Minimizing tension in the cables

[utkarshakash]

Homework Statement

A heavy box weighing 25kN is to be lifted by 2 overhead cranes with cables inclined at 40° and 30° with the vertical respectively.
i) Find tension in each cable during lifting.
ii) Due to safety concerns, the tension T2 in second cable is to be minimized. Find the angle of inclination of this cable for this purpose.

Homework Equations

Lami's Theorem

The Attempt at a Solution

I'm mainly concerned with the second part of the question. Applying Lami's Theorem, I can easily find the answer to the first part. I'm sure there exists a geometrical method for the second part but I'm not sure how to start. What about triangle inequalities? Will it be of any help?

 

[Simon Bridge]

For (i) presumably lifting happens at a constant speed?
For (ii) start by drawing a free-body diagram and applying Newton's laws... you need a relation for the tension in the second cable as a function of angle. Do the whole thing using variables - do not use the values given.

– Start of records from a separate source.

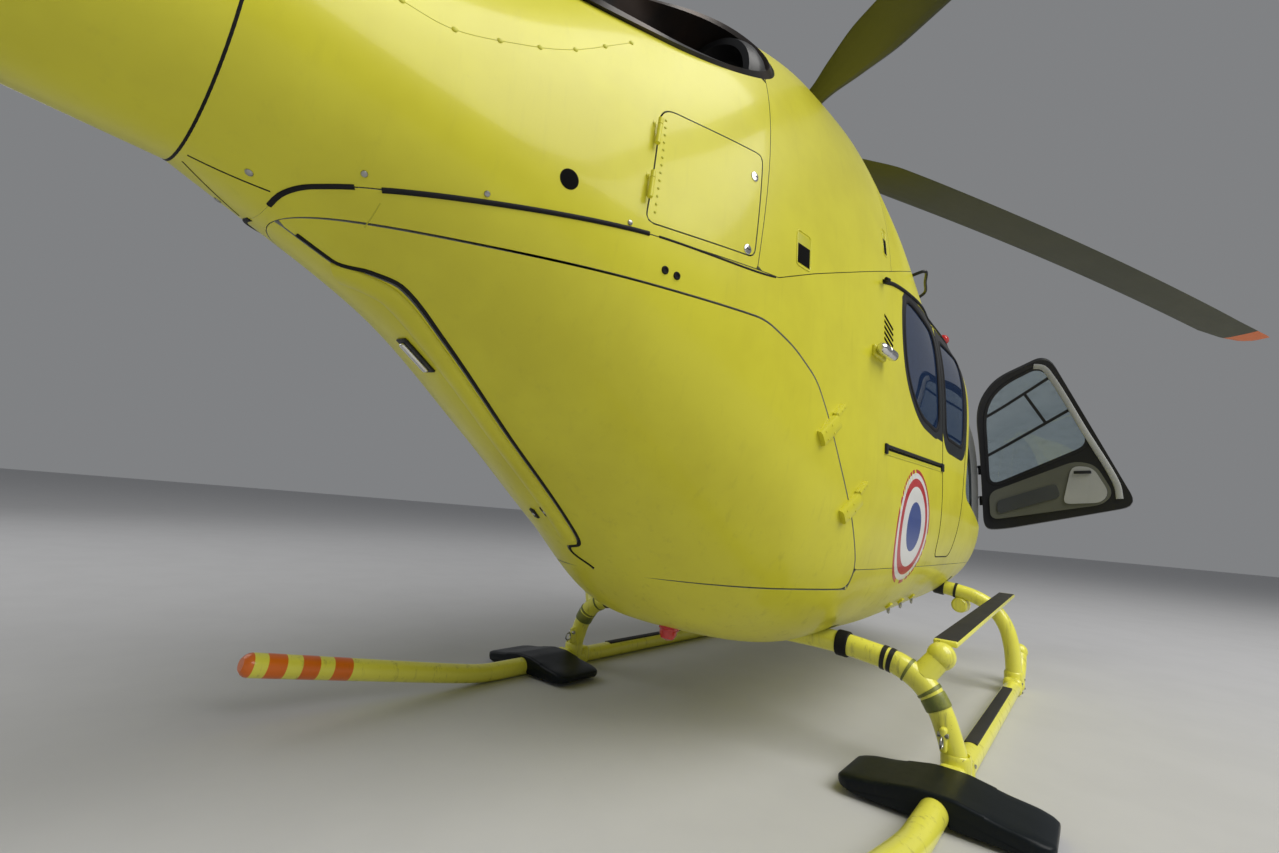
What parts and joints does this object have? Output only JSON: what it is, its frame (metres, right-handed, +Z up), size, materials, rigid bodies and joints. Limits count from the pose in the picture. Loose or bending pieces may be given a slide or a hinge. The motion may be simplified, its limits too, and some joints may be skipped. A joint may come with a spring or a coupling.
{
  "type": "helicopter",
  "caption": "Light twin-engined rescue helicopter with a rounded cabin, clamshell rear doors, skid landing gear, a ducted tail fan and one pilot door standing open.",
  "frame": {"origin": "middle of the whole object's floor rectangle, at the height the skids stand on", "axes": "+X forward to the nose, +Y to port, +Z up"},
  "size_m": [11.3886, 8.7174, 3.5021],
  "materials": {
    "yellow_paint": "gloss greenish-yellow paint",
    "tail_paint": "gloss greenish-yellow paint over composite",
    "gear_paint": "gloss greenish-yellow paint, scuffed",
    "window_glass": "tinted",
    "door_black": "satin black paint",
    "pipe_steel": "heat-stained",
    "machine_metal": "satin grey",
    "blade_olive": "satin olive paint over composite",
    "fan_grey": "satin",
    "plate_black": "satin, scuffed",
    "seat_cloth": "woven",
    "panel_plastic": "textured"
  },
  "bodies": {
    "airframe": {"cabin_frame": "yellow_paint", "lower_hull": "yellow_paint", "nose_shell": "yellow_paint", "gearbox_cowling": "yellow_paint", "tail_cone": "yellow_paint", "engine_cowling_right": "yellow_paint", "engine_cowling_left": "yellow_paint", "windshield_right": "window_glass", "windshield_left": "window_glass", "sliding_door_right": "yellow_paint", "sliding_door_left": "yellow_paint", "sliding_glass_right": "window_glass", "sliding_glass_left": "window_glass", "rear_window_right": "window_glass", "rear_window_left": "window_glass", "exhaust_pipe_right": "pipe_steel", "exhaust_pipe_left": "pipe_steel", "engine_block": "machine_metal", "main_gearbox": "machine_metal", "mast_housing": "machine_metal", "tail_boom": "tail_paint", "tailplane": "tail_paint", "tail_fin": "tail_paint", "tail_stator": "fan_grey", "tail_bumper": "door_black", "skid_tube_right": "gear_paint", "skid_tube_left": "gear_paint", "cross_tube_aft": "gear_paint", "cross_tube_front": "gear_paint", "step_right": "gear_paint", "step_left": "gear_paint", "ground_plate_right": "plate_black", "ground_plate_left": "plate_black", "pilot_seat_right": "seat_cloth", "pilot_seat_left": "seat_cloth", "rear_bench": "seat_cloth", "instrument_panel": "panel_plastic"},
    "main_rotor": {"rotor_hub": "machine_metal", "rotor_blade_1": "blade_olive", "rotor_blade_2": "blade_olive", "rotor_blade_3": "blade_olive", "rotor_blade_4": "blade_olive"},
    "tail_rotor": {"tail_fan": "fan_grey"},
    "pilot_door_right_body": {"pilot_door_right": "door_black", "pilot_glass_right": "window_glass"},
    "pilot_door_left_body": {"pilot_door_left": "door_black", "pilot_glass_left": "window_glass"},
    "clamshell_right_body": {"clamshell_door_right": "yellow_paint"},
    "clamshell_left_body": {"clamshell_door_left": "yellow_paint"},
    "service_right_body": {"service_door_right": "yellow_paint"},
    "service_left_body": {"service_door_left": "yellow_paint"}
  },
  "joints": [
    {"name": "main_rotor_spin", "type": "hinge", "parent": "airframe", "child": "main_rotor", "pos_m": [1.33566, 0, 3.31231], "axis": [0, 0, 1], "continuous": true},
    {"name": "tail_rotor_spin", "type": "hinge", "parent": "airframe", "child": "tail_rotor", "pos_m": [-4.74434, -0.06, 1.79231], "axis": [0, 1, 0], "continuous": true},
    {"name": "pilot_door_right_hinge", "type": "hinge", "parent": "airframe", "child": "pilot_door_right_body", "pos_m": [3.58766, -0.8, 1.04231], "axis": [-0.0118, 0.0329, 0.9994], "range_deg": [-85, 0]},
    {"name": "pilot_door_left_hinge", "type": "hinge", "parent": "airframe", "child": "pilot_door_left_body", "pos_m": [3.57766, 0.772, 1.89231], "axis": [0.0118, 0.0329, -0.9994], "range_deg": [0, 85]},
    {"name": "clamshell_door_right_hinge", "type": "hinge", "parent": "airframe", "child": "clamshell_right_body", "pos_m": [0.73066, -0.777, 1.02231], "axis": [-0.6421, 0.0353, 0.7658], "range_deg": [0, 88]},
    {"name": "clamshell_door_left_hinge", "type": "hinge", "parent": "airframe", "child": "clamshell_left_body", "pos_m": [0.40366, 0.759, 1.41231], "axis": [0.6421, 0.0353, -0.7658], "range_deg": [0, 88]},
    {"name": "service_door_right_hinge", "type": "hinge", "parent": "airframe", "child": "service_right_body", "pos_m": [-0.46834, -0.568, 2.08231], "axis": [-0.0751, 0, -0.9972], "range_deg": [0, 95]},
    {"name": "service_door_left_hinge", "type": "hinge", "parent": "airframe", "child": "service_left_body", "pos_m": [-0.49434, 0.568, 1.73731], "axis": [0.0751, 0, 0.9972], "range_deg": [0, 95]}
  ]
}
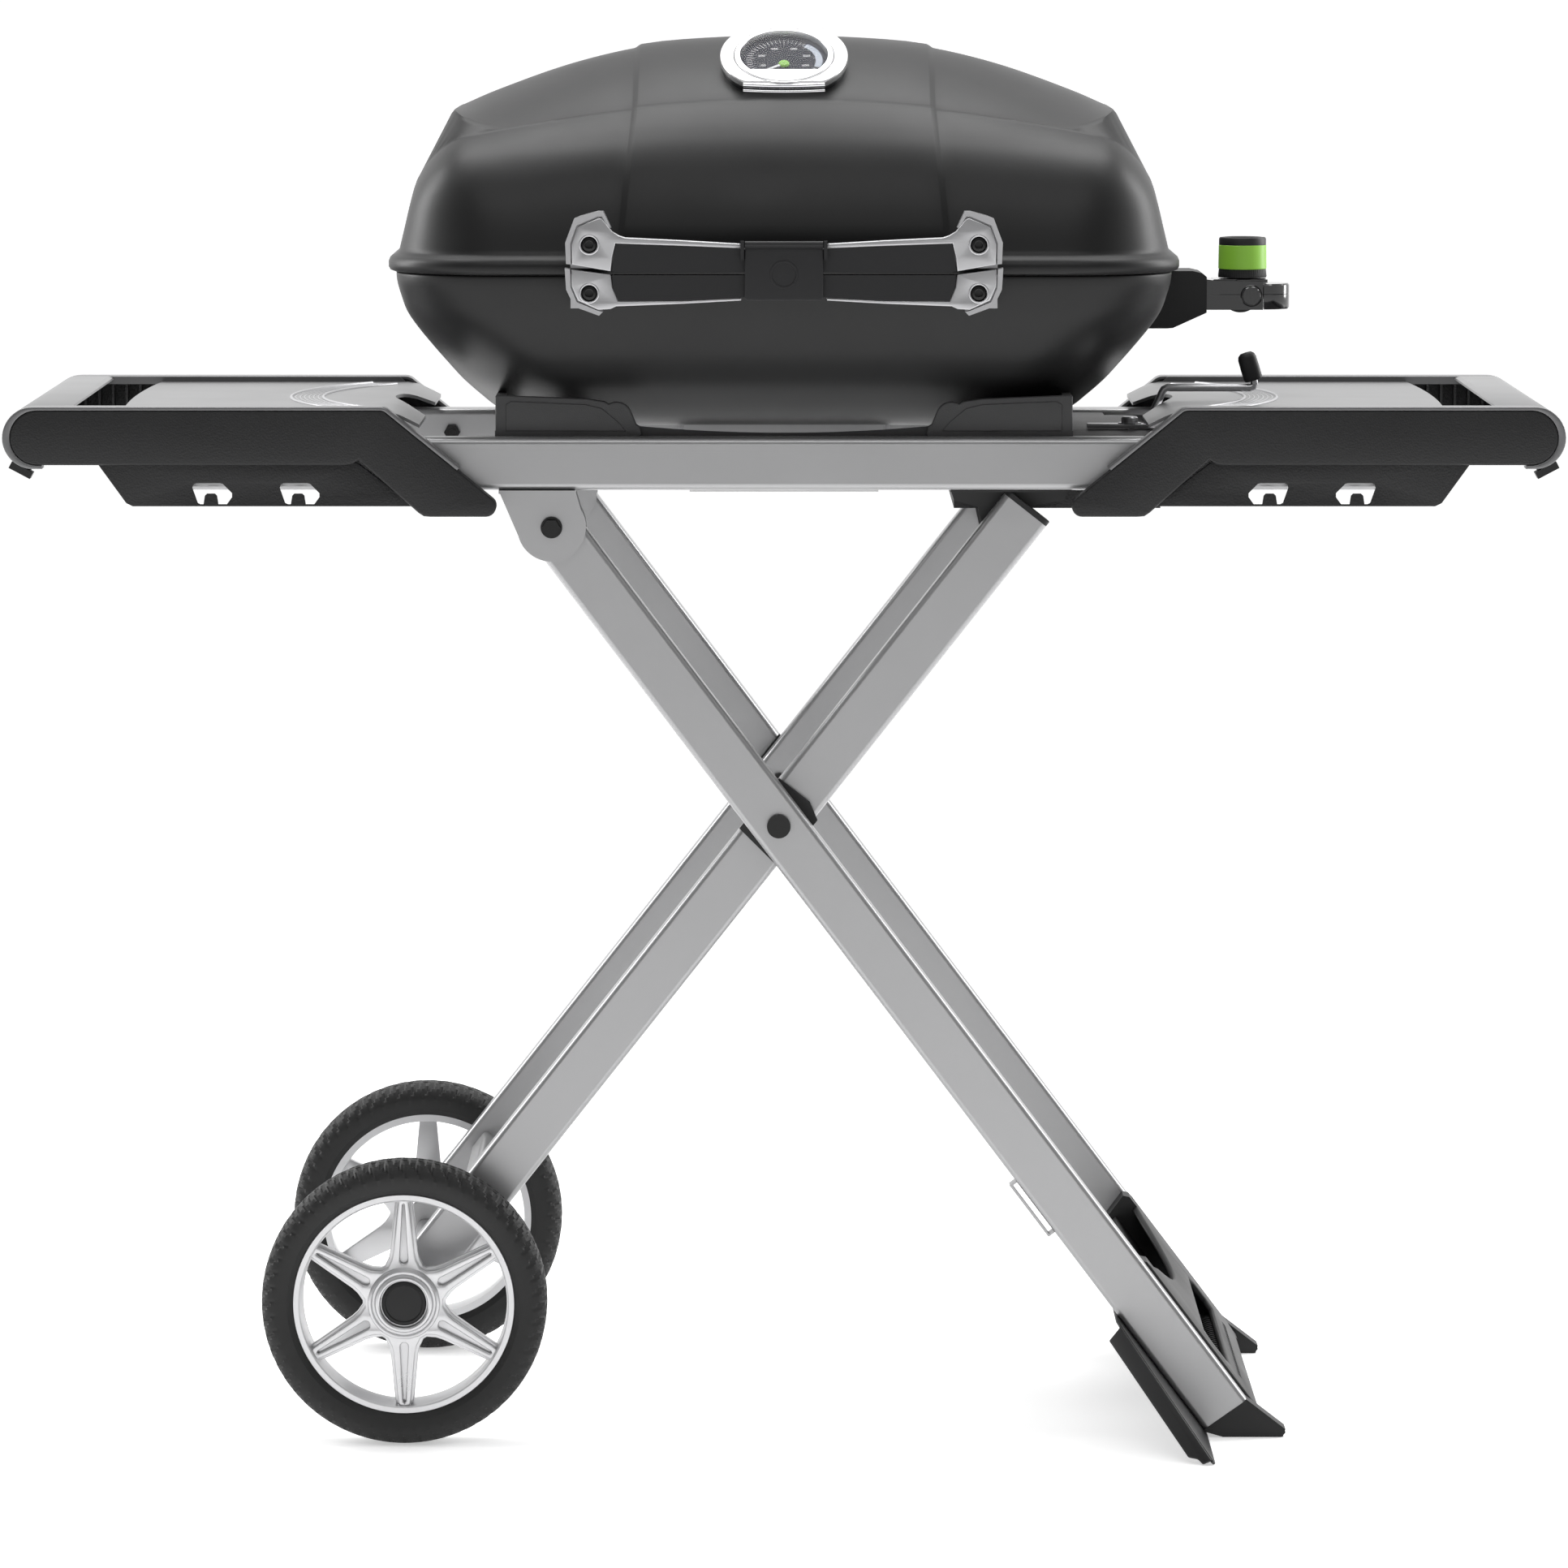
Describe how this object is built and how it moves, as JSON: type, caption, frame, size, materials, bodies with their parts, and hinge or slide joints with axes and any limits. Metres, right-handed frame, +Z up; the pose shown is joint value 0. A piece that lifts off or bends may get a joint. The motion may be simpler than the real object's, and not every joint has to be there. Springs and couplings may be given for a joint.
{
  "type": "gas barbecue grill",
  "caption": "Portable gas barbecue with a domed lid and bowl on a folding scissor-leg cart with side shelves and wheels.",
  "frame": {"origin": "on the floor, under the middle of the grill", "axes": "+X to the right as seen from the handle side, +Y away from the handle side, +Z up"},
  "size_m": [1.18, 0.58, 1.0758],
  "materials": {
    "cast_black": "matte black powder-coated casting, fine grain",
    "handle_silver": "satin die casting",
    "grip_dark": "matte dark moulded plastic",
    "black_bolt": "black oxide",
    "zinc_steel": "plain steel",
    "stainless": "brushed stainless sheet",
    "ceramic_white": "glazed insulator",
    "gloss_black": "gloss black moulded plastic",
    "brass": "turned brass",
    "saddle_grey": "dark grey textured plastic",
    "silver_paint": "satin silver powder coat",
    "tray_grey": "glossy silver-grey moulded plastic",
    "cheek_black": "black textured moulded plastic",
    "chrome": "bright chrome plate",
    "dial_face": "dark blue-grey printed face",
    "lens_clear": "clear",
    "needle_white": "white painted pointer",
    "knob_green": "bright green moulded ring",
    "pan_silver": "pressed light sheet",
    "grate_iron": "porcelain-coated cast iron",
    "foot_black": "black moulded plastic",
    "plate_black": "black powder-coated sheet",
    "rim_silver": "silver painted moulded rim",
    "tyre_black": "ribbed hard rubber"
  },
  "bodies": {
    "cart": {"bowl": "cast_black", "bowl_handle_castings": "handle_silver", "bowl_grip": "grip_dark", "bowl_handle_bolts": "black_bolt", "hinge_pins": "zinc_steel", "burner": "stainless", "heat_plate": "stainless", "igniter_electrode": "ceramic_white", "regulator_bracket": "cast_black", "regulator_housing": "gloss_black", "gas_inlet": "brass", "pan_runners": "zinc_steel", "saddles": "saddle_grey", "front_rail": "silver_paint", "rear_rail": "silver_paint", "cross_members": "silver_paint", "frame_bolts": "black_bolt", "pivot_brackets": "silver_paint", "lock_housing": "cheek_black", "left_tray": "tray_grey", "right_tray": "tray_grey", "left_front_cheek": "cheek_black", "left_rear_cheek": "cheek_black", "right_front_cheek": "cheek_black", "right_rear_cheek": "cheek_black", "hook_panels": "cheek_black", "end_bumpers": "foot_black"},
    "lid": {"lid": "cast_black", "lid_handle_castings": "handle_silver", "lid_grip": "grip_dark", "lid_handle_bolts": "black_bolt", "thermometer_bezel": "chrome", "thermometer_dial": "dial_face", "thermometer_lens": "lens_clear"},
    "needle": {"thermometer_needle": "needle_white"},
    "latch": {"handle_latch": "grip_dark"},
    "knob": {"control_knob": "foot_black", "knob_band": "knob_green"},
    "igniter": {"igniter_button": "gloss_black"},
    "lever": {"lock_lever": "zinc_steel", "lever_grip": "foot_black"},
    "pan": {"drip_pan": "pan_silver"},
    "grate_left": {"left_grate": "grate_iron"},
    "grate_right": {"right_grate": "grate_iron"},
    "outer_legs": {"front_outer_leg": "silver_paint", "rear_outer_leg": "silver_paint", "foot_caps": "foot_black", "foot_moulding": "foot_black", "foot_plate": "plate_black", "crossing_bolts": "black_bolt"},
    "inner_legs": {"front_inner_leg": "silver_paint", "rear_inner_leg": "silver_paint", "axle": "zinc_steel", "leg_brace": "silver_paint", "leg_pads": "foot_black"},
    "slide_carriage": {"carriage": "plate_black"},
    "front_wheel": {"front_rim": "rim_silver", "front_tyre": "tyre_black"},
    "rear_wheel": {"rear_rim": "rim_silver", "rear_tyre": "tyre_black"}
  },
  "joints": [
    {"name": "lid_hinge", "type": "hinge", "parent": "cart", "child": "lid", "pos_m": [0, 0.212, 0.902], "axis": [-1, 0, 0], "range_deg": [0, 95]},
    {"name": "needle_turn", "type": "hinge", "parent": "lid", "child": "needle", "pos_m": [0, -0.09033, 1.04839], "axis": [0, 0.515, -0.8572], "range_deg": [0, 248]},
    {"name": "latch_flip", "type": "hinge", "parent": "lid", "child": "latch", "pos_m": [0, -0.242, 0.9175], "axis": [-1, 0, 0], "range_deg": [0, 75]},
    {"name": "knob_turn", "type": "hinge", "parent": "cart", "child": "knob", "pos_m": [0.357, 0, 0.895], "axis": [0, 0, 1], "range_deg": [0, 270]},
    {"name": "igniter_push", "type": "slide", "parent": "cart", "child": "igniter", "axis": [0, 1, 0], "range_m": [0, 0.003], "stiffness_N_per_m": 600},
    {"name": "lever_swing", "type": "hinge", "parent": "cart", "child": "lever", "pos_m": [0.268, -0.04, 0.767], "axis": [0, 0, 1], "range_deg": [0, 50]},
    {"name": "pan_slide", "type": "slide", "parent": "cart", "child": "pan", "axis": [0, -1, 0], "range_m": [0, 0.09]},
    {"name": "left_grate_lift", "type": "slide", "parent": "cart", "child": "grate_left", "axis": [0, 0, 1], "range_m": [0, 0.012]},
    {"name": "right_grate_lift", "type": "slide", "parent": "cart", "child": "grate_right", "axis": [0, 0, 1], "range_m": [0, 0.012]},
    {"name": "leg_fold", "type": "hinge", "parent": "cart", "child": "outer_legs", "pos_m": [-0.17612, 0, 0.701], "axis": [0, -1, 0], "range_deg": [0, 43]},
    {"name": "inner_fold", "type": "hinge", "parent": "outer_legs", "child": "inner_legs", "pos_m": [-0.004, 0, 0.47259], "axis": [0, -1, 0], "range_deg": [-86.5, 0.5]},
    {"name": "carriage_turn", "type": "hinge", "parent": "inner_legs", "child": "slide_carriage", "pos_m": [0.16812, 0, 0.701], "axis": [0, -1, 0], "range_deg": [-0.5, 43.5]},
    {"name": "front_wheel_roll", "type": "hinge", "parent": "inner_legs", "child": "front_wheel", "pos_m": [-0.29012, -0.1955, 0.109], "axis": [0, 1, 0], "continuous": true},
    {"name": "rear_wheel_roll", "type": "hinge", "parent": "inner_legs", "child": "rear_wheel", "pos_m": [-0.29012, 0.1955, 0.109], "axis": [0, 1, 0], "continuous": true}
  ],
  "couplings": [
    {"joint": "inner_fold", "follows": "leg_fold", "ratio": -2},
    {"joint": "carriage_turn", "follows": "leg_fold", "ratio": 1}
  ]
}
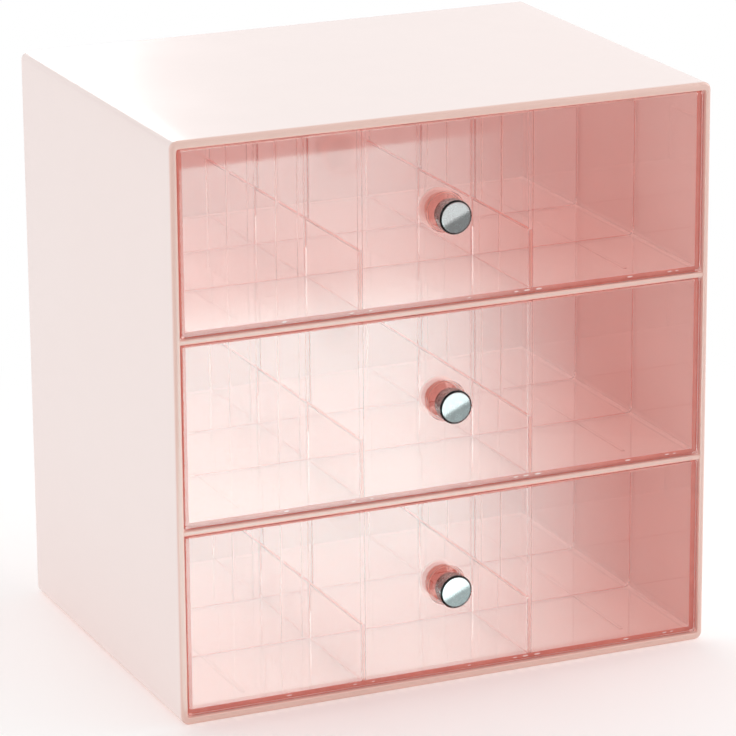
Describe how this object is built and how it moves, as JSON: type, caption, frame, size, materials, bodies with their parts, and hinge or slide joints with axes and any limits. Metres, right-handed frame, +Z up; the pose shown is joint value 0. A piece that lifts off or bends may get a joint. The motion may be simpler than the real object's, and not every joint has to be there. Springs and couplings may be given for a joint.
{
  "type": "nail polish organizer drawers",
  "caption": "Tabletop organizer for nail polish: an open-fronted blush casing with stacked clear pink drawers, each divided into compartments and pulled by a round metal knob.",
  "frame": {"origin": "centre of the casing's base, on the surface that it stands on", "axes": "+Z up, +X to the right seen from the front, the drawers open towards -Y"},
  "size_m": [0.174, 0.1334, 0.178],
  "materials": {
    "blush_casing": "opaque gloss, pale blush",
    "clear_pink": "transparent gloss, pink tint",
    "knob_metal": "plated, with a fine-grained face",
    "stud_steel": "plain"
  },
  "bodies": {
    "casing": {"casing_shell": "blush_casing", "back_panel": "blush_casing", "upper_shelf": "blush_casing", "lower_shelf": "blush_casing"},
    "upper_drawer": {"upper_tray": "clear_pink", "upper_front_panel": "clear_pink", "upper_left_divider": "clear_pink", "upper_right_divider": "clear_pink", "upper_front_cross_divider": "clear_pink", "upper_rear_cross_divider": "clear_pink", "upper_knob": "knob_metal", "upper_knob_stud": "stud_steel"},
    "middle_drawer": {"middle_tray": "clear_pink", "middle_front_panel": "clear_pink", "middle_left_divider": "clear_pink", "middle_right_divider": "clear_pink", "middle_front_cross_divider": "clear_pink", "middle_rear_cross_divider": "clear_pink", "middle_knob": "knob_metal", "middle_knob_stud": "stud_steel"},
    "lower_drawer": {"lower_tray": "clear_pink", "lower_front_panel": "clear_pink", "lower_left_divider": "clear_pink", "lower_right_divider": "clear_pink", "lower_front_cross_divider": "clear_pink", "lower_rear_cross_divider": "clear_pink", "lower_knob": "knob_metal", "lower_knob_stud": "stud_steel"}
  },
  "joints": [
    {"name": "upper_drawer_slide", "type": "slide", "parent": "casing", "child": "upper_drawer", "axis": [0, -1, 0], "range_m": [0, 0.1]},
    {"name": "middle_drawer_slide", "type": "slide", "parent": "casing", "child": "middle_drawer", "axis": [0, -1, 0], "range_m": [0, 0.1]},
    {"name": "lower_drawer_slide", "type": "slide", "parent": "casing", "child": "lower_drawer", "axis": [0, -1, 0], "range_m": [0, 0.1]}
  ]
}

You should also read Lami's theorem carefully.

[edit] part (ii) appears under-specified too - are you expected to keep the first cable at 40deg or does this cable change angle as the other one does?

 

[utkarshakash]

For (i) presumably lifting happens at a constant speed?
For (ii) start by drawing a free-body diagram and applying Newton's laws... you need a relation for the tension in the second cable as a function of angle. Do the whole thing using variables - do not use the values given.

You should also read Lami's theorem carefully.

[edit] part (ii) appears under-specified too - are you expected to keep the first cable at 40deg or does this cable change angle as the other one does?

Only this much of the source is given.